The Act also gives startups similar tax perks to those enjoyed by foreign companies entering Tunisia. Foreign investors can invest in Tunisian companies more easily, with full repatriation of capital allowed should an investor later sell its stake in a local firm. Start-ups are exempt from capital gains tax, while the government will guarantee up to 30% of the money invested in start-ups by venture capital funds.

ATTRACTING INVESTORS

“This has opened the door for successful Tunisian start-ups to raise money from foreign investors,” says Hedi Zaher, chief executive and co-founder of Datavora, a Tunisian big data start-up specialising in auto-monitoring e-commerce sites for the likes of brands, online merchants and distributors. “The law is going to make a big impact. It will make it easier to create global Tunisian companies.”
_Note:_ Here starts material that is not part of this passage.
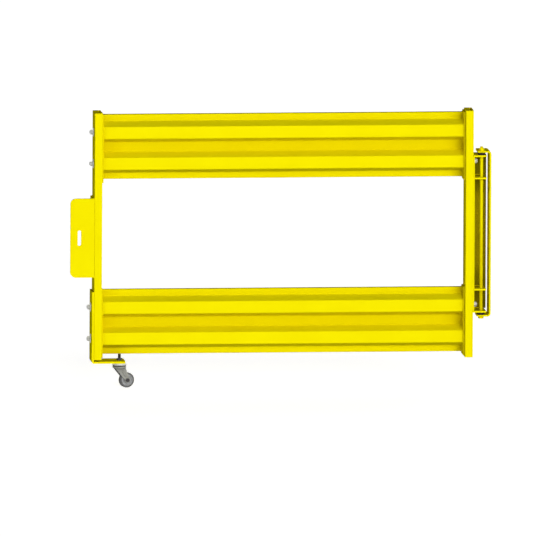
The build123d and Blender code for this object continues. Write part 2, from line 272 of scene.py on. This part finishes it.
def yellow_coat(name, recess_shade=0.0, edge_reach=0.9 * mm, edge_share=0.55, edge_colour=edge_yellow):
    """Powder coat with its orange-peel skin, tinted at its edges in a given colour. It is darkened with
    painted shade in recesses, more in the deepest by the share recess_shade, and on level tops.
    """
    material, tree, shader = new_material(name, Specular_IOR_Level=0.0)
    edges, grain = edges_and_grain(tree, edge=(edge_reach, 60.0), grain=(420.0, 7.0))
    patches = scaled(tree, grain["Patches"], -0.6, 1.6)
    colour = blend_colours(tree, patches, bright_yellow, full_yellow)
    # Painted shade: front and back faces deep in recesses are darkened towards a dull yellow.
    depth = effect(tree, recess, {"Reach": 90 * mm})["Recess"]
    colour = blend_colours(tree, scaled(tree, depth, 0.0, 0.95), colour, recess_shade_yellow)
    # Painted shade: the deepest recesses are darkened further towards a dark olive, by the share
    # recess_shade.
    deepest_shade = add_node(
        tree, "ShaderNodeMapRange", {"Value": depth, "From Min": 0.76, "From Max": 1.0, "To Max": recess_shade}
    )
    colour = blend_colours(tree, deepest_shade.outputs["Result"], colour, deepest_shade_yellow)
    # Edges take the edge colour: a thin coat on most copies, painted shade on the bracket's.
    colour = blend_colours(tree, scaled(tree, edges["Edge"], 0.0, edge_share), colour, edge_colour)
    # Painted shade: level tops are darkened in patches to a dark olive.
    top_shade = effect(tree, dust_and_top_shade, {"Patches per Metre": 22.0, "Least Rise": 0.965})
    colour = blend_colours(tree, scaled(tree, top_shade["Dust and Top Shade"], 0.0, 1.15), colour, top_shade_yellow)
    finish_surface(tree, shader, colour, edges, grain, bump=(0.16, 0.15 * mm), roughness=(0.36, 0.54))
    return material


def finish_nodes(material, *names):
    """Gives CAD nodes their finish."""
    for name in names:
        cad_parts[name].material_slots[0].material = material


coat = yellow_coat("yellow_coat")
# A copy of the coat with strong painted shade in its deepest recesses, for the hinge channel and its lugs.
recess_shaded_coat = yellow_coat("recess_shaded_coat", recess_shade=0.85)
# A copy of the coat with painted shade in a wide dark olive band along every edge, for the hinge bracket.
edge_shaded_coat = yellow_coat("edge_shaded_coat", edge_reach=3 * mm, edge_share=0.9, edge_colour=edge_shade_yellow)
finish_nodes(coat, "latch_post", "latch_post_cap", "hinge_post", "hinge_post_cap")


def new_piece(name, mesh, material, body, smooth_below=35):
    """A finished piece: its mesh is in place, its object sits at the origin and rides on its body."""
    bmesh.ops.recalc_face_normals(mesh, faces=mesh.faces)
    for face in mesh.faces:
        face.smooth = True
    data = bpy.data.meshes.new(name)
    mesh.to_mesh(data)
    mesh.free()
    data.set_sharp_from_angle(angle=radians(smooth_below))
    data.materials.append(material)
    piece = bpy.data.objects.new(name, data)
    bpy.context.scene.collection.objects.link(piece)
    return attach(piece, body)


# Ribbed rails
# Each is one sheet with two pressed ribs, welded at both ends to a flat plate that bolts to its post.
# The bead runs down the sheet's face, over both ribs, and shows its ripples through the coat.
rails = ("upper_rail", "lower_rail")
finish_nodes(coat, *rails)
finish_nodes(coat, *[f"{rail}_{side}_plate" for rail in rails for side in ("latch", "hinge")])
flange_height = 25 * mm
slope_height = 18 * mm
rib_face = 47.5 * mm
valley = 39 * mm
rib_steps = ((slope_height, 1), (rib_face, 1), (slope_height, 0))
rail_steps = ((flange_height, 0), *rib_steps, (valley, 0), *rib_steps, (flange_height, 0))
rib_depth = 55 * mm
bead_sides = 8
bead_ripple = 3 * mm
bead_dip = 0.84


def weld_bead(mesh, route, across, radius):
    """Adds a weld bead along straight runs in one plane. Its rings dip at each ripple."""
    stations = []
    for start, end in zip(route, route[1:]):
        run = end - start
        count = max(2, round(run.length / bead_ripple) * 2)
        tangent = run.normalized()
        stations += [(start + run * (step / count), tangent, step % 2) for step in range(count)]
    stations.append((route[-1], tangent, 0))
    places = []
    for point, tangent, dip in stations:
        side = tangent.cross(across)
        turn = Matrix((across, side, tangent)).transposed().to_4x4()
        places.append(Matrix.Translation(point) @ turn @ Matrix.Scale(bead_dip if dip else 1.0, 4))
    ring = bmesh.ops.create_circle(
        mesh, cap_ends=True, segments=bead_sides, radius=radius, matrix=places[0]
    )
    edges = list({edge for vert in ring["verts"] for edge in vert.link_edges})
    for before, after in zip(places, places[1:]):
        grown = bmesh.ops.extrude_edge_only(mesh, edges=edges)["geom"]
        verts = [part for part in grown if isinstance(part, bmesh.types.BMVert)]
        edges = [
            part
            for part in grown
            if isinstance(part, bmesh.types.BMEdge) and all(vert in verts for vert in part.verts)
        ]
        bmesh.ops.transform(mesh, matrix=after @ before.inverted(), verts=verts)
    bmesh.ops.contextual_create(mesh, geom=edges)


along = Vector((1, 0, 0))
back = Vector((0, 1, 0))
up = Vector((0, 0, 1))
rail_bead = 3 * mm

for rail in rails:
    rail_low, rail_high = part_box(rail)
    height = rail_high.z
    face_levels = (rail_low.y + rib_depth, rail_low.y)
    lip_end = rail_high.y - rail_bead
    corners = [(lip_end, height), (face_levels[0], height)]
    for drop, level in rail_steps:
        height -= drop
        corners.append((face_levels[level], height))
    corners.append((lip_end, height))
    for side, bead_x in (("latch", rail_low.x), ("hinge", rail_high.x)):
        mesh = bmesh.new()
        weld_bead(mesh, [Vector((bead_x, y, z)) for y, z in corners], along, rail_bead)
        new_piece(f"{rail}_{side}_weld", mesh, coat, "leaf", 180)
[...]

He continues: “The main issue for the ecosystem is that while you can raise up to 1 million dinars, if you need more than that there’s no pool of local investors to approach. That means that every year, a few successful start-ups relocate abroad so that they can find the funding they need. Consequently, the intellectual property they created leaves the country. This law addresses that drain.”

Job creation is key to accelerating economic growth in Tunisia, which has averaged 1.5 percent growth annually since the 2010-11 revolution. In the five years prior, it expanded at an average of 4.5 percent, while unemployment remains around 15.5 percent, according to the World Bank.

“Tunisian companies will be able to thrive and grow and remain in the country, keeping the skills and the added economic value they create within our borders,” says Zaher. “This will ease the brain drain from Tunisia – currently, it’s very hard to find a senior developer or project manager because after 4-5 years learning the ropes they move abroad, partly for better salaries, but more to obtain more rewarding work.”

Another key reform is to allow companies to fold or go bankrupt. Previously, the senior management and founders of a failed company would be barred from holding similar positions for several years.

“Making it easier to close a company is important because otherwise we won’t get serial entrepreneurs in Tunisia – you need to be able to start afresh,” continues Zaher.

Entrepreneurs seem overwhelmingly positive about the Act, and so they should – around 60-70 of them worked with the government along with universities and investors to frame the law. Many of these entrepreneurs united in 2017 to co-found Tunisian Startups, the country’s first start-up association.

“Every entrepreneur has a story to tell, but the whole ecosystem was so fragmented, and we didn't have a voice,” concludes Saidine, who is also the association’s president. “Our ambition is to help transform Tunisia into an environment where entrepreneurs can start up and scale up. We hope the momentum created through the Startup Act and can be a prototype for a more liberalised economy so that people can see what kind of energy and economic value this can bring.”